What is backpropagation?
Backpropagation is the main method used to teach neural networks. It tells the network how to change its internal numbers (weights) to make better predictions. Think of it as a feedback mechanism: the network makes a guess, checks how wrong it was, and uses that information to improve.
Start with a forward pass: the network takes inputs and produces an output. If the output is wrong, we compute a loss (a number showing how wrong the output is). The goal is to reduce this loss.
Backpropagation works by computing how the loss changes when each weight changes. This is called the gradient. The gradient tells us which direction will reduce the loss.
If the gradient is positive, decreasing the weight will reduce the loss; if negative, increasing the weight will help. We combine this information with a learning rate so the updates are small and stable.
The “back” in backpropagation means we compute these gradients starting at the output and moving towards the input layers, layer by layer, applying the chain rule from calculus. You don’t need to master the calculus to understand the concept — it’s a mechanical way to give blame to every weight for the final error.

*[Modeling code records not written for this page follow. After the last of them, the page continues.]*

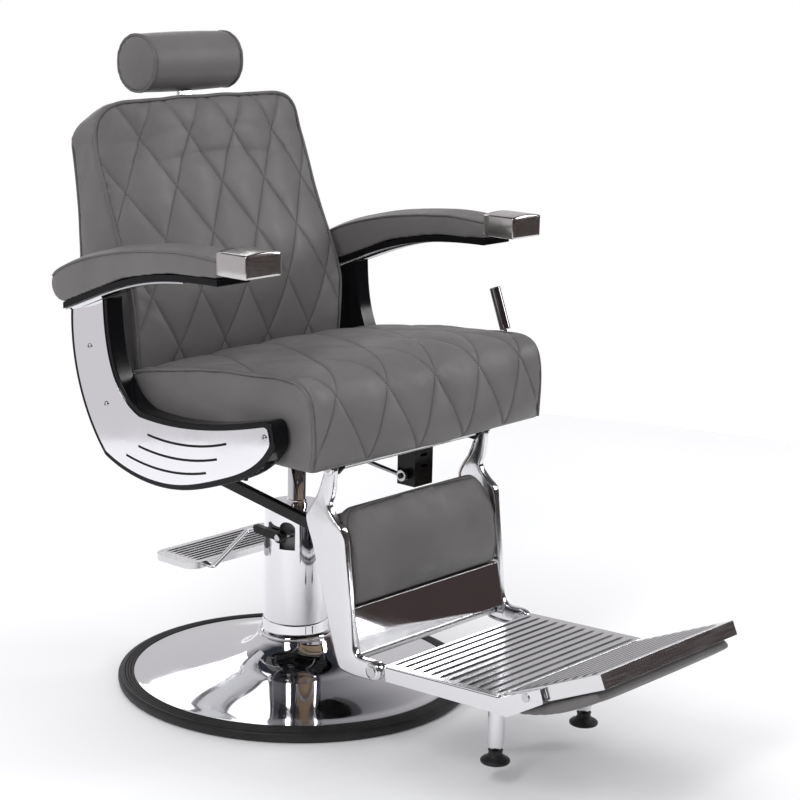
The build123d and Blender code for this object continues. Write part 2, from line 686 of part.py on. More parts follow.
# ================================================================================================
# Recline lever on the sitter's left
# ================================================================================================
with BuildPart() as lever_pivot:
    bar(FACE_X + FACE_T, LEVER_X + 9, LEVER_Y, LEVER_Z, 5)
    bar(LEVER_X + 9, LEVER_X + 12, LEVER_Y, LEVER_Z, 8)
save(lever_pivot, "lever_pivot")

lean = radians(LEVER_LEAN)
lever_line = Plane(origin=(LEVER_X, LEVER_Y, LEVER_Z), x_dir=(1, 0, 0), z_dir=(0, sin(lean), cos(lean)))
with BuildPart() as lever_rod:
    bar(LEVER_X - 7, LEVER_X + 7, LEVER_Y, LEVER_Z, 12)
    with BuildSketch(lever_line):
        Circle(4.5)
    extrude(amount=KNOB_START + 10)
    bar(LEVER_X - 7, LEVER_X + 7, LEVER_Y, LEVER_Z, 5 + RUN, Mode.SUBTRACT)
save(lever_rod, "lever_rod")

with BuildPart() as lever_knob:
    with BuildSketch(lever_line.offset(KNOB_START)):
        Circle(KNOB_R)
    extrude(amount=KNOB_L)
    fillet(lever_knob.edges().filter_by(GeomType.CIRCLE), 2)
    with BuildSketch(lever_line.offset(KNOB_START)):
        Circle(4.6)
    extrude(amount=10.5, mode=Mode.SUBTRACT)
save(lever_knob, "lever_knob")

# ================================================================================================
# Back
# ================================================================================================
tilt = radians(BACK_TILT)


def board_front(z):
    """How far back the front of the back board is at a height."""
    return BOARD_Y + (z - BOARD_Z) * tan(tilt)


def board_rear(z):
    return board_front(z) + BACK_BOARD_T / cos(tilt)


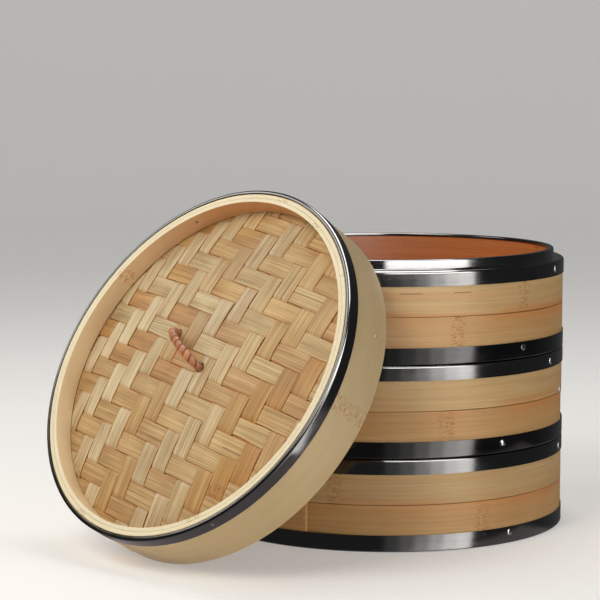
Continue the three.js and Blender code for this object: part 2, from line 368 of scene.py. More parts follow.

Backpropagation is repeated many times across many examples (called epochs). With each pass the weights move slightly toward values that reduce error on the training data.
There are practical tricks that make backpropagation work well in real systems: using mini-batches of data (not just one example at a time), normalizing inputs, choosing adaptive optimizers like Adam, and using regularization techniques to avoid overfitting.
A common problem is exploding or vanishing gradients — when gradients become too large or too small — which slows or prevents learning. Solutions include better initialization, normalization layers, and special architectures (like skip connections).
If you are learning by doing, implement a tiny network in code (e.g., NumPy) with one hidden layer and step through forward and backward calculations for a single example. That hands-on view makes the algorithm much clearer.
Below is a placeholder diagram: replace with an image that shows a forward pass (left-to-right) and backward pass (right-to-left) with arrows indicating gradients.
Quick checklist
- Forward pass: compute predictions.
- Loss: measure error.
- Backward pass: compute gradients and update weights.